Non più tardi di due giorni fa Matteo Salvini minimizzava: «L’esito delle elezioni in Sardegna non cambierà nulla per il governo». E ancora ieri, su Twitter: «Sarà un’ennesima batosta per la sinistra». Quasi a voler far scudo agli alleati grillini. Perché è proprio il M5S che rischia di più in questa domenica alle urne. Voto regionale ma test nazionale. L’incubo dei pentastellati è che si ripeta quanto successo in Abruzzo: arrivare terzi e con un consenso dimezzato rispetto alle politiche di un anno fa. Il 4 marzo sfondarono il 40%, colorando tutti i collegi dell’isola di giallo.

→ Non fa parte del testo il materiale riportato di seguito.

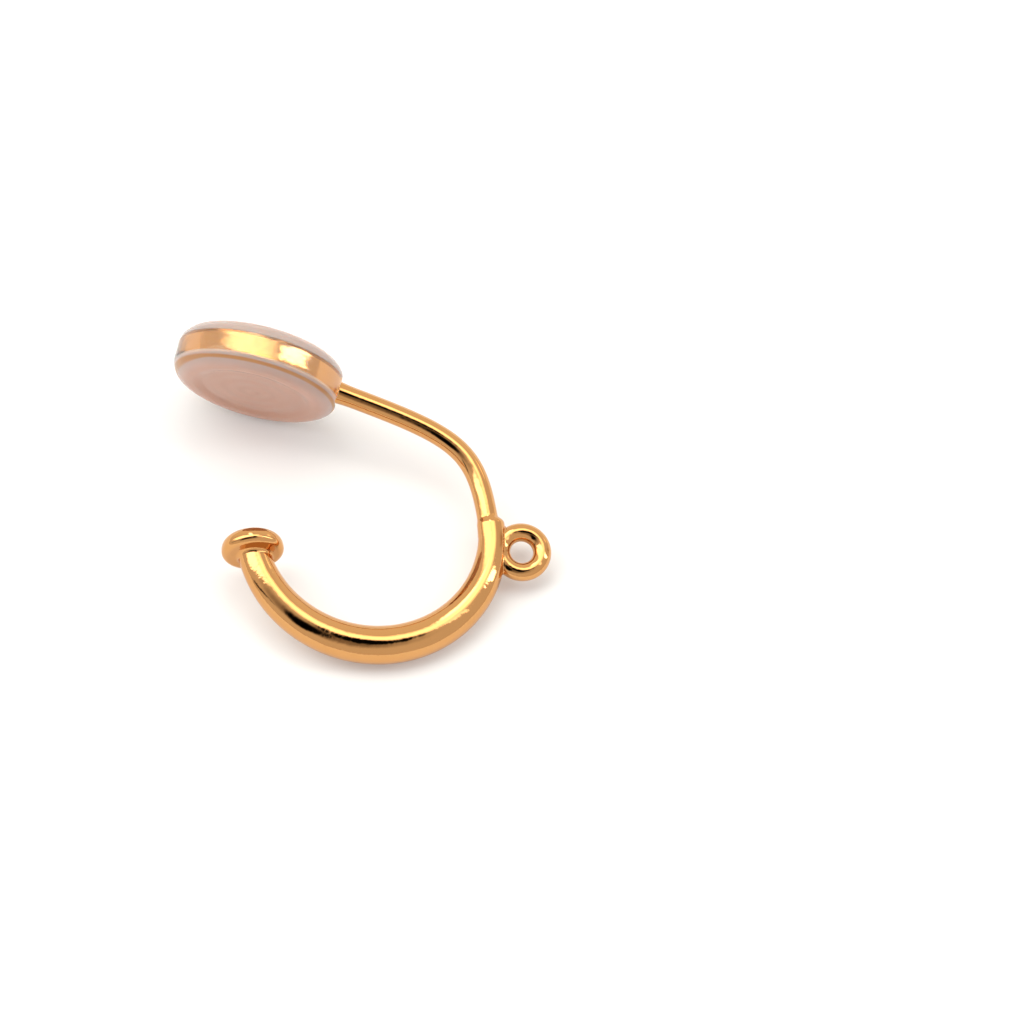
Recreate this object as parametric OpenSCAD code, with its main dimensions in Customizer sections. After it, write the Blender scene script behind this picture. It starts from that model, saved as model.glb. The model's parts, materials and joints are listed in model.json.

Oggi, nemmeno dodici mesi dopo, il M5S sembra tagliato fuori da una sfida che si annuncia a due: da una parte il candidato del centrodestra Christian Solinas, senatore leghista e segretario del Partito sardo d’azione; dall’altra Massimo Zedda, sindaco di Cagliari e uomo di punta di un centrosinistra allargato dato in rimonta. Le incognite sulle urne - aperte dalle 6,30 alle 22 - sono tante. A partire dal blocco dei seggi minacciato dai pastori che non hanno ancora strappato un accordo sul prezzo del latte. «Nonostante l’impegno del governo i problemi sono rimasti gli stessi. Non so davvero cosa succederà domani (oggi per chi legge, ndr)», dice sibillino Maurizio Sale, pastore del Nuorese . Il Viminale ha fatto sapere che «non ci saranno misure di sicurezza particolari per il voto». Ma sono decine gli agenti dei reparti mobili fatti arrivare nell’isola.

L’umore nelle campagne

È proprio dalla vertenza del latte che bisogna partire per cercare di capire la probabile emorragia di voti grillini. La prova muscolare di Salvini, in campagna permanente in terra sarda nell’ultima settimana, sembra aver fatto colpo tra pastori e contadini. «Sappiamo che la soluzione ancora non c’è - dice Luca Saba, direttore di Coldiretti -, ma l’attenzione ricevuta ha fatto piacere a chi, ogni giorno e ormai da molti anni, deve fronteggiare problemi economici e strutturali. Agricoltori e allevatori hanno voglia di cambiare registro». Meno convincenti sono sembrati i 5 Stelle. «Francamente in campagna elettorale si sono visti poco. Hanno provato a portare il movimento dei pastori dalla loro parte ma questo gli si è rivolto contro», spiega ancora Saba.

Il declino industriale

Il calo di fiducia nei 5 Stelle si percepisce anche nella provincia più povera d’Italia, nel cimitero industriale del Sulcis. Nei collegi Sud-Occidentali dell’isola, il M5S lo scorso 4 marzo sfiorò il 43%. Oggi il bis sembra difficile, se non impossibile. Basta sentire le voci degli operai dell’ex Alcoa. La fabbrica, simbolo dell’agonia economica della regione, è stata acquistata da una multinazionale svizzera, ma l’attività non è ancora ripresa. Intanto a dicembre sono scaduti gli ammortizzatori sociali e in centinaia sono rimasti senza l’assegno mensile. «Il governo doveva approvare un decreto per prorogare la mobilità ma ancora non l’ha fatto», racconta Bruno Usai , uno dei rappresentati sindacali. Che poi critica i 5 Stelle: «La loro idea di chiudere le centrali a carbone entro il 2025 ci preoccupa molto». La Sardegna è l’unica regione d’Italia ancora senza una rete di gas naturale. «Qui non c’è il metano e con una proposta del genere si rischia di condannare per sempre il settore industriale».

La fuga dei giovani

C’è poi un dato che dovrebbe far riflettere chi, come il M5S, ha sempre macinato consenso nelle fasce d’età più giovani. Solo nel 2018 dall’isola sono partiti 3200 sardi per cercare studio e lavoro altrove. È il record dell’ultimo ventennio.